LYNDEN, Washington
Going on six years ago, I moved back to my adopted hometown, snug up against the Canadian border. I came back after a long spell in the bad Washington — the one with D.C. after it. The Evergreen State has a reputation for being very liberal. That’s mostly due to the insufferable Lenin-venerating hipster socialists in Seattle. Washingtonians elect Democrats only to then undercut them at the ballot box, by passing initiatives that give progressive activists the dwindling number of newspaper editorial pages fits.
I moved back to a town that is full of Dutch farmers and Reformed Churches and Republicans. It’s a very conservative place and it fits me well. I’m getting married and moving away for the next year, but not far away and we’ll be back before too long, because Lynden is a good place to raise kids. In my time back here, I’ve learned a lot from listening to these ordinary, often extraordinary, folks. They belong to an America that is thoroughly alien to the Beltway and the green rooms of New York TV networks.

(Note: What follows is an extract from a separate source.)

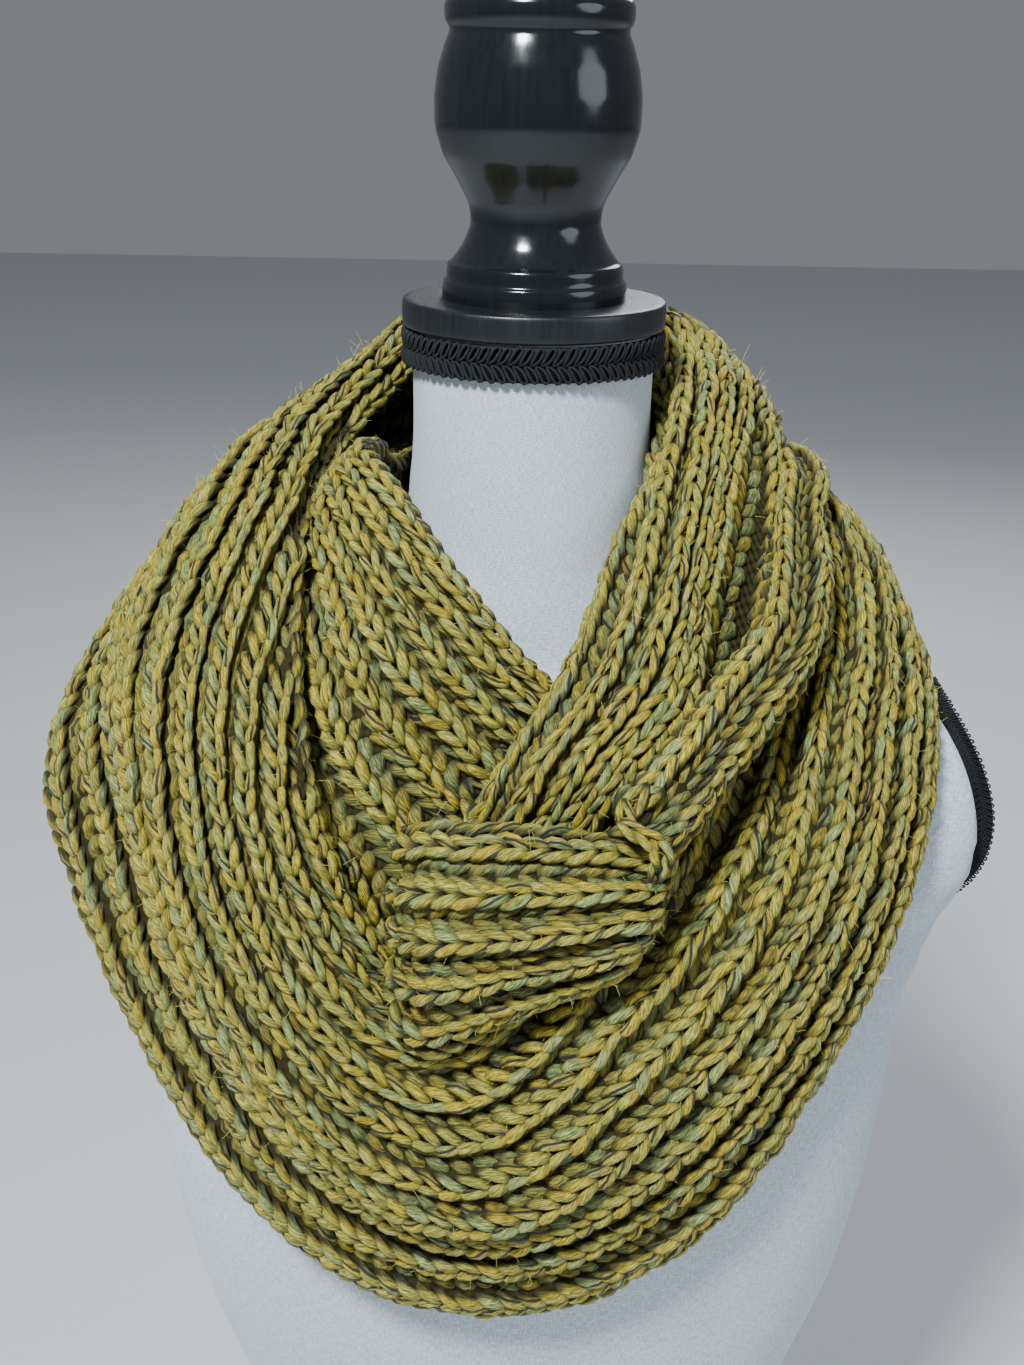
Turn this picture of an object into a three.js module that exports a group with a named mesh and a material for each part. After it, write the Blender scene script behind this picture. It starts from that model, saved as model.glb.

One thing people here tend to hate about the pundits is that they never want to admit their failures. KGMI’s Dillon Honcoop is a Lyndener and likely the most listened-to radio talk show host in the county. One time I got an election night prediction wrong and agreed to go on his program. Before we could get on to other things the next day, he razzed me pretty good, reminding me that if you’re going to say or write something, you’d better own it.
That is why, when writing about the 2003 invasion and occupation of Iraq, I have usually tried to put in there somewhere that I got it wrong, and wrong in the squishiest way possible. I didn’t call for invasion and I didn’t pick up the anti-war banner either. I could see merit to both sides and said we’d see how this works out. I wrote that at the time. But the plain truth of the matter is, I could see much more merit in the side warning against invasion. It just seemed like a bad idea whose time had come, and how do you stand against that?
As part of the response to 9/11, America took on a nation and a strongman that hadn’t abetted the attack on us on 9/11. We did this because we were afraid of what they might do, and also for more obscure reasons. The watering down of American forces in Afghanistan likely allowed 9/11 plotter Osama bin Laden to escape to Pakistan, where he evaded rough justice for several more years.
That the anti side was right is so obvious now as to be nearly beyond debate. It’s depressing even to list all the things that went worse than the war’s backers and cheerleaders predicted. That war cost us more, in terms of American and Iraqi injured and dead, in time, in prestige, in money, than I could have possibly imagined. And it is costing us still.
Rather than learn from Iraq, the American government has doubled down on its errors and added more for good measure. The U.S. government has endorsed Middle Eastern “revolutions” that give more power to Islamist parties, worked to depose other strongmen who had kept the peace and protected religious minorities, badly underestimating ISIS, helped fuel a refugee crisis currently roiling Europe, and also funded proxy armies that we did not understand or control.
While there is nothing inherently wrong with proxies, America’s recent proxy-warring simply cannot be the right way to do it. It led to the tragicomic situation in Syria of two U.S. government-backed proxies, the CIA-backed Furqa al-Sultan Murad and the Pentagon-backed Kurdish rebels, going to war with one another. That’s right, army A and army B that we were funding decided to shoot it out with one another rather than go after Strongman C, which is the whole reason we were giving them support in the first place. They initially refused all requests of their sponsors, different agencies of our federal government, to stand down.
Raising the above objections in a Republican debate might have drawn charges of “isolationism!” from a certain recently departed Floridian presidential hopeful, who always seemed ready to come up with new way to justify the latest intervention and the next war. To folks around here, very conservative folks who may not have an overriding theory of world affairs but who do have eyes and ears and the brains God gave them, that sounds more than a little bit off.
“Had more money than sense,” is a popular idiom in Lynden to describe the folly of city slickers who come out to the countryside and manage to lose their shirts with bold new ideas, untempered by practical concerns. It also seems an apt description of our foreign policy misadventures, except that the money is all borrowed and, ultimately, we’ll all pay for it. I’ve heard more than a few farmers make similar noises over ubiquitous breakfast conversations at restaurants here.
The locals are not pacifists. Lyndeners generally don’t buy the “religion of peace” line on political Islam, laid down by George W. Bush and deepened by Barack Obama, in part because these are genuinely religious people who don’t think faith can be tamed or liberalized easily. Most wouldn’t bat an eyelash at Ted Cruz’s call for carpet bombing ISIS until some sand gets turned to glass. But they seem, on the whole, weary and wary of more wars. That gut sense of world affairs is no exception to their conservatism. Rather, it flows from it.